Kenyans are filled with sympathy for a physically disabled woman in confrontation with city askaris after they impounded her wares and pushed her off her chair.

A video comes shortly after last weeks chaotic scenes in the CBD with mayai smokie vendors engaged in a clash with askaris.

The woman in the video falls off the chair and pleads to be left alone. It happened on Oct 3, but went viral on Oct 20.

The details about the woman are now emerging after Eric Omondi searched for her and she also spoke up in an interview with Mungai Eve.

When the video went viral, public outrage soon ensued with most Kenyans piling on the County Government accusing its officers of operating with impunity. Most Kenyans also pointed out that it was in the same week that the officers harassed smokie vendors and destroyed their carts.

As of Monday morning, Eric Omondi announced that well-wishers had contributed a total of Ksh 817,000 with contributions closing in on Ksh1 million.

”Thank you very much to all who contributed and may God bless you,” Mary said acknowledging her well-wishers through Eric Omondi’s channels.

The disabled woman’s name is Mary  Consolata Achieng Otieno.

She is a single mother of five children and lives in a single room with them. Three are her biological children, the other two are adopted.

The incident involved Mary Consolata Achieng Otieno, a physically disabled single mother of five, who found herself in a confrontation with city askaris after they impounded her wares and callously pushed her off her chair.

Mary Consolata, known as Mary to her friends and customers, has faced unimaginable hardships throughout her life.

Afflicted with Polio at the age of ten, she persevered through therapy and education provided by the Association for the Physically Disabled of Kenya (APDK).

Despite her disability, she chose not to succumb to a life of begging but instead became a hawker, selling beauty items on the streets of Nairobi for over two decades.

Her tenacity and determination to provide for her children have kept her going.

In a recent interview with Mungai Eve, Mary shared her story of resilience.

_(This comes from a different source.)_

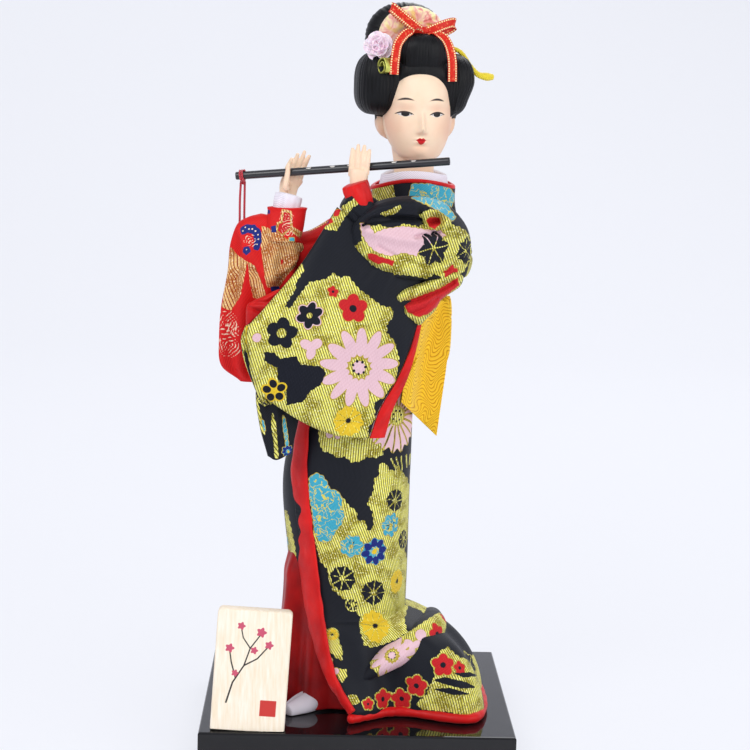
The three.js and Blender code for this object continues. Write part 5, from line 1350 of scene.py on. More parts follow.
KNOT_TOP = 181.85
for name, sign, distance in (("left", 1, tail_distance), ("right", -1, tail_distance + 2.7)):
    side, z, s, t = slab_of((-0.5, 16), (-0.5, 14), KNOT_TOP - 2, (KNOT_TOP - 42, KNOT_TOP - 55), (52, 104))
    lie = distance + 0.4 + 0.45 * np.sin(s * 7 + t * 3) * smooth(0.25, 0.6, t)
    front, back = behind(sign * side, lie + 1.5, z) * MM, behind(sign * side, lie, z) * MM
    if name == "left":
        x, y = along(TAIL_LEFT_EDGE, t[:, 0])[:, None], along(TAIL_RIGHT_EDGE, t[:, 0])[:, None]
        spot = x + (y - x) * s[..., None]
        flat = seen_at(spot[..., 0], spot[..., 1], 0.0)
        x0, y0, w, d = body_at(np.minimum(flat[..., 2], KNOT_TOP))
        over = np.clip((flat[..., 0] - x0) / (w + 4.5), 0, 1)
        hip = y0 - (d + 4.5) * np.sqrt(1 - over ** 2)
        off_fold = s - 0.64 + 0.85 * t
        fold = 0.7 * smooth(0.02, -0.02, off_fold) + 0.9 * np.exp(-(off_fold / 0.022) ** 2) * smooth(0.85,
            0.6, t)
        lie = 4.5 - (4.5 - hip) * smooth(1.0, 0.8, over) + 0.3 * np.sin(s * 7 + t * 3) * smooth(0.25, 0.6,
            t) + fold
        front, back = (seen_at(spot[..., 0], spot[..., 1], lie - 1.5 * k) * MM for k in (1, 0))
    points, faces, parts = shell(front, back)
    uv = np.stack([side * MM, z * MM], axis=-1).reshape(-1, 2)
    tail = piece(f"obi_tail_{name}_cloth", points, faces, "doll", [obi_cloth],
                 [f"obi_tail_{name}"], uv=np.concatenate([uv, uv]))

s, t = np.meshgrid(np.linspace(-1, 1, 110), np.linspace(-1, 1, 96))
pinch = 1 - 0.1 * np.exp(-(s / 0.22) ** 2)
side = 12.6 * s * (1 - 0.04 * t ** 2) - 2.4
z = KNOT_TOP - 13.5 + 13.5 * t * pinch
round_off = (1 - np.abs(s) ** 5) ** 0.5 * (1 - np.abs(t) ** 5) ** 0.5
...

She revealed that she was abandoned by her husband, leaving her to raise their five children, three of whom are her biological offspring, while the other two are adopted.

“I was ten years with Polio, when I was taken to APDK and given therapy and given metals, and taken to school”

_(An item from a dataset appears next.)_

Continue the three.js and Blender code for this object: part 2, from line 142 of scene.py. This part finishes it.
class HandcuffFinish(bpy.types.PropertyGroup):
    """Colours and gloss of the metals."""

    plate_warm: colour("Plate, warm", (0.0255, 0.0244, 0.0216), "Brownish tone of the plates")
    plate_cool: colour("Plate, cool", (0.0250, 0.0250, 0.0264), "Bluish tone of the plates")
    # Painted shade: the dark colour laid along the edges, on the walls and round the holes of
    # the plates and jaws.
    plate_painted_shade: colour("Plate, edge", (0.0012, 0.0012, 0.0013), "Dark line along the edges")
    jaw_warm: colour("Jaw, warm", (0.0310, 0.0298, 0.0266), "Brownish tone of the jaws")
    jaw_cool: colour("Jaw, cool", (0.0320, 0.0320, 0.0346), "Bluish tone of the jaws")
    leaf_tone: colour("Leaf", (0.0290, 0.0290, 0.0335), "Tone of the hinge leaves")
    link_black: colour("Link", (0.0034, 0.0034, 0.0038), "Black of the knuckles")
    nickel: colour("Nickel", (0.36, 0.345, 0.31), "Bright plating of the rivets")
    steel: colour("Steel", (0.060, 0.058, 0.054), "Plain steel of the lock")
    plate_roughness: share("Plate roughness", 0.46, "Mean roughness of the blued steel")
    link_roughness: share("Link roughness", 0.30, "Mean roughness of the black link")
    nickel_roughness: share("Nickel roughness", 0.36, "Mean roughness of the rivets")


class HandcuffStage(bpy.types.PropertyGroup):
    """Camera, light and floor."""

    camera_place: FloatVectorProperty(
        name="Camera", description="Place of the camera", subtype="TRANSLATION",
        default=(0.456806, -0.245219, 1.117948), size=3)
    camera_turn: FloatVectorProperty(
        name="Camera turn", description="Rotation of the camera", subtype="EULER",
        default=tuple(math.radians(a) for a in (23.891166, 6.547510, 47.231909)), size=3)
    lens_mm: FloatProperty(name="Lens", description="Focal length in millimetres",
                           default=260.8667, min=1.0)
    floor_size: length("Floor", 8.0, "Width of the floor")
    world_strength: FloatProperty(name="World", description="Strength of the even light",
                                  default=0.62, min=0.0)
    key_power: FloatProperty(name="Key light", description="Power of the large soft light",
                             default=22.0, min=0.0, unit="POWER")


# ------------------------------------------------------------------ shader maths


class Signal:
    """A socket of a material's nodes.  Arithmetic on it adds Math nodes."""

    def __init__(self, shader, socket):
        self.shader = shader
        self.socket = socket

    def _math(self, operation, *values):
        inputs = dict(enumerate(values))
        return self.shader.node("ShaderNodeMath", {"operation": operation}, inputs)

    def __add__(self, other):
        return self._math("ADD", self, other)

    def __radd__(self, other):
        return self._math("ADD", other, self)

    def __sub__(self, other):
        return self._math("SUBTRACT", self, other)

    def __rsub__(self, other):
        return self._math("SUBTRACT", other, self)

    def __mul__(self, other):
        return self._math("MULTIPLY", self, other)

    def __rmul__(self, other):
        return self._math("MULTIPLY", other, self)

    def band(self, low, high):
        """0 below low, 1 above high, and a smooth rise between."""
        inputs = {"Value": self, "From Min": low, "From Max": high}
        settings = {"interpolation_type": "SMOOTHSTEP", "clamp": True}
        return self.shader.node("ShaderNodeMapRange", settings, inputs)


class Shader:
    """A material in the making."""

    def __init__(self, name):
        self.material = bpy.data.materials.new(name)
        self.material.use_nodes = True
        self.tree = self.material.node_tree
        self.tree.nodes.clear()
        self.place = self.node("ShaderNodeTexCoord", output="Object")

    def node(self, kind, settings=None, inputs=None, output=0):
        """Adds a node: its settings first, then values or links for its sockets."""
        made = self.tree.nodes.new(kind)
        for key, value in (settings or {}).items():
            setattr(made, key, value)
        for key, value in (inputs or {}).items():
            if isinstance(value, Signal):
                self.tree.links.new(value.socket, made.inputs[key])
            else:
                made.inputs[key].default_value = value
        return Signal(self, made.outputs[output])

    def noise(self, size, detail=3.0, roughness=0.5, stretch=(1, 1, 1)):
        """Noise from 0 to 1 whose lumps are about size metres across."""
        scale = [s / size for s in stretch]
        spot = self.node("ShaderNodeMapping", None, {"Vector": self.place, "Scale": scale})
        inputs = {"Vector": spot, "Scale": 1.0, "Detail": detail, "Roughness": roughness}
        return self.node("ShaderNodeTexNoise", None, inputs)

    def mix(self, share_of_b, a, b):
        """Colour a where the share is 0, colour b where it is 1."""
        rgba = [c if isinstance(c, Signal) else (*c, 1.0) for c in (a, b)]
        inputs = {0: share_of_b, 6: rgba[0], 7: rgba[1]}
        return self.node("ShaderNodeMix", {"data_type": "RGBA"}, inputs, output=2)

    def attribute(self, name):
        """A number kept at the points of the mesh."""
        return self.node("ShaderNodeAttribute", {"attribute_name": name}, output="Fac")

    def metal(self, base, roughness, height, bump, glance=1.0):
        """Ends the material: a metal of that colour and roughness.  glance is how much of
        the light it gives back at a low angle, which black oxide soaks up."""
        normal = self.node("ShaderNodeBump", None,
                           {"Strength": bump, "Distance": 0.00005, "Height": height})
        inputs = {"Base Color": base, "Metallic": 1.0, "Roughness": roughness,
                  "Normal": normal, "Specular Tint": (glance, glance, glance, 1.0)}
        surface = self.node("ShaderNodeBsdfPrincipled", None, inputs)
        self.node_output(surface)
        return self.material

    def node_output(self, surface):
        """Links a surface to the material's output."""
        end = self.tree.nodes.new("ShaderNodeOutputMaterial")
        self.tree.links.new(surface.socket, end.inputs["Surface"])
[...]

She has faced hardship ever since. She has been a hawker for over 20 years

“It has been very hard hawking with city council, they come and grab our stuff, then friends come together and contribute, every time. This is what I educate my children with, that is how I have lived my life”

“I was married, but my husband left me with the children. He went and got remarried, and I continued with my life and my children’s lives, hawking,” she said, her voice a testament to her strength.

Mary’s encounter with the askaris occurred on a seemingly ordinary day at 7 p.m.

One of the askaris, whom she recognized, approached her, demanding a bribe to allow her to continue her business in peace.

She staunchly refused, unwilling to succumb to corruption.

In retaliation, the askari returned with another man, and they callously threw her off her chair, subsequently impounding her wares, which included shower caps and hairbands.

She would rather hawk than beg

“I have never wanted to beg, I prefer to work hiyo shiling mtu anakuptupoia huujui anakutupia na roho gani, hiyo shilingi nilikataa”

She hawks beauty items.

“It happened saa saba mchana with an askari I know. I know all of them, I can name them. He first came and reminded me that I need to part with hongo to stay where I was.

I refused,I asked him how much he wanted and he said sh500. I told him I won’t part with a bribe, then he returned with another man and they threw me off my chair.

They started impounding my wares.”

Despite her ordeal, Mary reported the incident to the council’s director, Mr. Omondi, who intervened and resolved the matter.

However, her story is not an isolated incident; many hawkers in Nairobi face similar challenges daily.